The prominent American transgender neuroscientist Ben Barres, known for his work with glial cells, the majority of brain cells that are not nerve cells, died Wednesday at the age of 63 years. He was diagnosed with pancreatic cancer two years ago, according to a press release from Stanford University, where he worked as a professor.

"Ben was a remarkable person. He will be remembered as a brilliant scientist who transformed our understanding of glial cells and as a tireless advocate who promoted equity and diversity at every turn,” Marc Tessier-Lavigne, PhD, president of Stanford University said in the press release. "He was also a beloved mentor to students and trainees, a dear friend to many in our community and a champion for the fundamental dignity of us all," he added.

Barres served as the chair of the neurobiology department at the Stanford University School of Medicine from 2008 to 2016. His research was mainly focused on the interaction between neurons and glial cells (collectively called glia); the latter form 90 percent of the human brain, which aren’t nerve cells but were once dismissed by scientists as being insignificant.

Through their work, Barres and his team made discoveries concerning the role of certain glial cells and also found out the molecular and cellular mechanisms underlying the kind of brain tissue degeneration seen in Alzheimer’s, Parkinson’s and Huntington’s diseases, and multiple sclerosis and glaucoma. He had once called this "the most important discovery my lab has ever made."

Thomas Clandinin, a professor of neurobiology, who would be Barres’ successor as chair of the department, said, "Ben pioneered the idea that glia play a central role in sculpting the wiring diagram of our brain and are integral for maintaining circuit function throughout our lives."
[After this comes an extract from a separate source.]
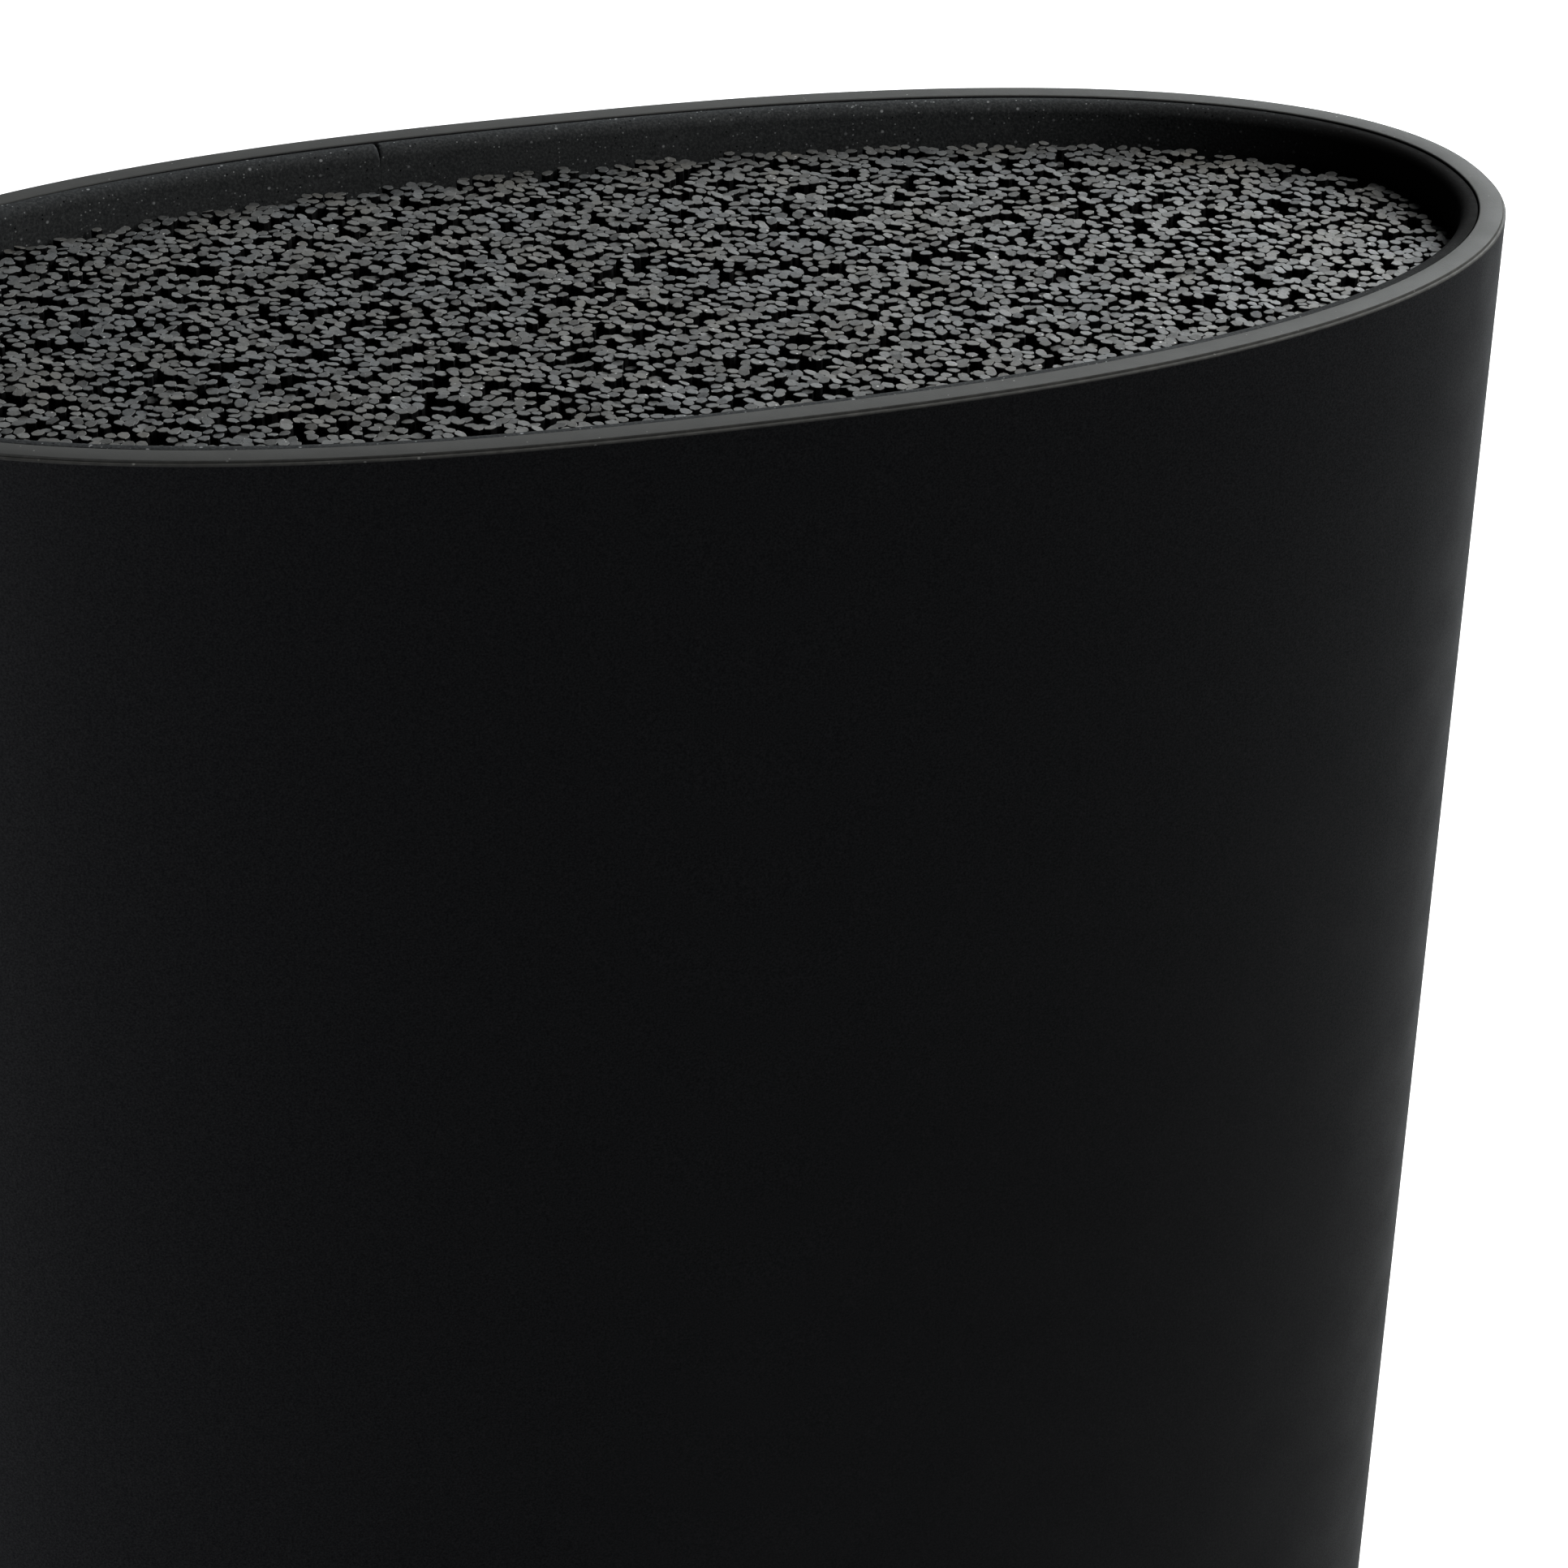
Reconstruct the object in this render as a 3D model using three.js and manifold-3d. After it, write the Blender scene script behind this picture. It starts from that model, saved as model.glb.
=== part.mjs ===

Barres joined as an assistant professor in Stanford University’s department of neurobiology in 1993. In total, Barres published 167 peer-reviewed papers during his career and was on the editorial boards of various journals, including Science, Neuron and Journal of Cell Biology.

Barres completed his graduation in neuroscience at Harvard Medical School in 1983 and in 1990, received his PhD in neurobiology. Following this, he continued his postdoctoral work under Martin Raff at University College London. Raff said, "If you took the Barres lab out of the field of glial studies, there would be no field," according to the Advocate.com.

Barres, a trans, had transitioned to male in 1997 and six years after that he became the first openly transgender scientist in the U.S. National Academy of Sciences.

Barres also bagged several awards for teaching and for his research work, including the Klingenstein Fellowship Award and a McKnight Investigator Award. In 2008, he also received the Mika Salpeter Lifetime Achievement Award, according to the Stanford University press release.

"Ben was a giant and will be dearly missed," Mary E. Hatten, Frederick P. Rose Professor of Neurosciences and Behavior at the Rockefeller University wrote after the news of his death.

The Alzheimer's Drug Discovery Foundation added: "The pipeline of drugs in development for #Alzheimers owes so much to Ben Barres. He was a visionary scientist and generous mentor."